NelworksNelworks
Season 3

EP04 - The Great Wall of Training (WMSS)

Understand the Great Wall of Training and how weak model strong supervision enables smaller models to match large ones. Learn how knowledge distillation, synthetic data, and teacher-student training extend capabilities beyond raw compute.

I'm doing knowledge distillation! I pay the big genius model to generate perfect answers, and I force my small model to memorize them. It's foolproof.
And how is your little synthetic parrot performing today?
It's stuck! For the first two days, it was getting smarter by the hour. Now? The accuracy hasn't moved a single percent!
Ah. You have hit the Great Wall of Training.
The Great Wall? It's literally reading the answers of a supercomputer! Why is it refusing to learn?!
Because it's already too confident. And in the world of neural networks, absolute confidence is the death of learning.
For years, the AI industry worshipped the gospel: Intelligence flows downhill.
You distill from bigger teachers. You fine-tune on perfectly clean data. You assume the only way to improve is to pay an expensive tuition to a celebrity professor.
But your model has absorbed all the basic patterns. When you feed it another correct answer, its internal math says, 'Yep, I already knew that.' The error rate is near zero.
But when the model's 'logits' (its raw prediction scores) saturate, it becomes highly confident on the training distribution. The slope disappears. The gradients shrink to near zero.
Great. So what do I do? Rent an even BIGGER teacher model? Buy more expensive data?
No. You fool. You stop looking up at the gods, and you start digging into the graveyard.
The graveyard?
I want you to load the checkpoint of your model from three days ago. The weak one. The one that failed half its math tests.
What?! NO! That version is garbage! Why would I pollute my current, smart model with the outputs of its dumb past self?
Have you ever heard of the Learning Pyramid?
The fastest way to master a skill isn't to passively watch a master. It's to critique your own past failures.
Imagine a master pianist. She's hit a plateau. Listening to more recordings of Mozart won't help her improve; her ear already knows what perfection sounds like.
Instead, she listens to tapes of her own past, weaker performances.
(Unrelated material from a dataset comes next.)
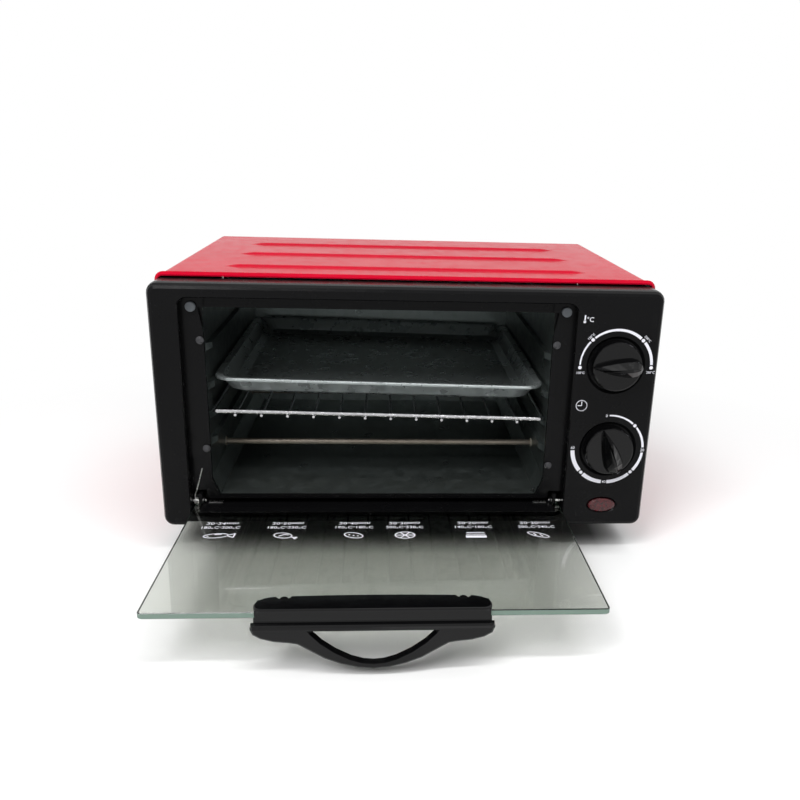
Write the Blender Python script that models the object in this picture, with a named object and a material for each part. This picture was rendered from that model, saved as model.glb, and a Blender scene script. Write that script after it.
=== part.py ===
"""Counter-top baking oven with a drop-down glass door, standing open.

Metres, Z up, the front towards -Y. Every piece is modelled in the cabinet's own coordinates: X = 0 on the
cabinet's centre line, Y = 0 on the front frame's face, Z = 0 under the front frame. The cabinet_datum empty
then lifts everything onto its feet and centres it over the origin. The door is modelled shut, and its hinge
empty swings it open.
"""

import math

import bmesh
import bpy
from mathutils import Matrix, Vector

# Fits and fineness
GAP = 0.0003
OVERLAP = 0.001
THROUGH = 0.003
ROUND_STEPS = 32
SMALL_ROUND_STEPS = 20
WIRE_SIDES = 10
CORNER_STEPS = 5
EDGE_STEPS = 3
SMOOTH_ANGLE = math.radians(35)

# Front frame
FRAME_WIDTH = 0.360
FRAME_HALF = FRAME_WIDTH / 2
FRAME_HEIGHT = 0.182
FRAME_DEPTH = 0.022
FRAME_CORNER = 0.0075
FRAME_FILLET_IN = 0.004
FRAME_FILLET_DEPTH = 0.0065
FRAME_WALL = 0.0025
CONTROL_WALL = 0.0045
FRAME_SOLID_TOP = 0.0285
NIB_OUT = 0.0009
NIB_YS = (0.0072, 0.0130)
NIB_DROPS = ((0.0647, 0.0603), (0.0751, 0.0724), (0.0863, 0.0808))

# Door recess and cavity opening, both centred left of the cabinet's middle
LEFT_BORDER = 0.0209
CONTROL_BORDER = 0.0621
TOP_BORDER = 0.010
BAY_X = (LEFT_BORDER - CONTROL_BORDER) / 2
RECESS_HALF = (FRAME_WIDTH - LEFT_BORDER - CONTROL_BORDER) / 2
RECESS_BOTTOM = 0.006
RECESS_TOP = FRAME_HEIGHT - TOP_BORDER
RECESS_DEPTH = 0.008
RECESS_CORNER = 0.007
MOUTH_CHAMFER = 0.0007
JAMB = 0.015
HEAD_STRIP = 0.008
OPENING_HALF = RECESS_HALF - JAMB
OPENING_KNEE = 0.005
OPENING_FLARE = 0.003
OPENING_FLARE_TALL = 0.018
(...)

The wrong notes. The hesitant phrasing. The overconfidence that masked deeper misunderstandings.
Those past embarrassments aren't trash. They are self reflections. They expose the exact, subtle decision boundaries that still need sharpening.
Wait... so this paper that just came out about in February 2026 by Beihang University and China Telecom...
WMSS. Weak-Driven Learning. The realization that weak agents can make strong agents even stronger.
Researchers learned that when your strong model looks at a difficult math problem, it confidently guesses the right answer. Gradient is zero. No learning.
But WMSS introduces 'Joint Logit Mixing'. You mix the thought process of the strong model with the thought process of the weak model.
The weak model still assigns high probability to 'hard negatives'—answers that look right but are fundamentally flawed. Traps it used to fall into.
By reintroducing those hard negatives, you suddenly reactivate the strong model's gradients!
The strong model is forced to say, 'Wait, I remember thinking that was the right answer. But it's wrong, and here is exactly why.' You redistribute the probability mass. You shatter the plateau.
Wow! From the benchmarks, standard fine-tuning barely moved the needle. But when they added the weak checkpoint via JTWS...
On the AIME 2025 math benchmark... performance almost doubled! From 12.2 to 20.0!
The best part? It doesn't require a trillion-parameter supercomputer for its data.
You are just changing the loss function during post-training. You are recycling your own developmental archaeology. The inference cost at runtime is literally zero.
We had it completely backwards. We thought the weak checkpoints were just stepping stones to be discarded.
Intelligence is dialectical, Shez. It requires periodic, deliberate introspection into earlier, more uncertain versions of itself. If you only ever reinforce what you know, you become drown in arrogance.
So, we can finally stop begging stronger gods for wisdom!
For those who know how to build, yes. The frontier labs aren't just hoarding data anymore. They are mining their own historical logs.
The models that master this won't just be larger. They will be wiser, because they have learned how to learn from weakness itself.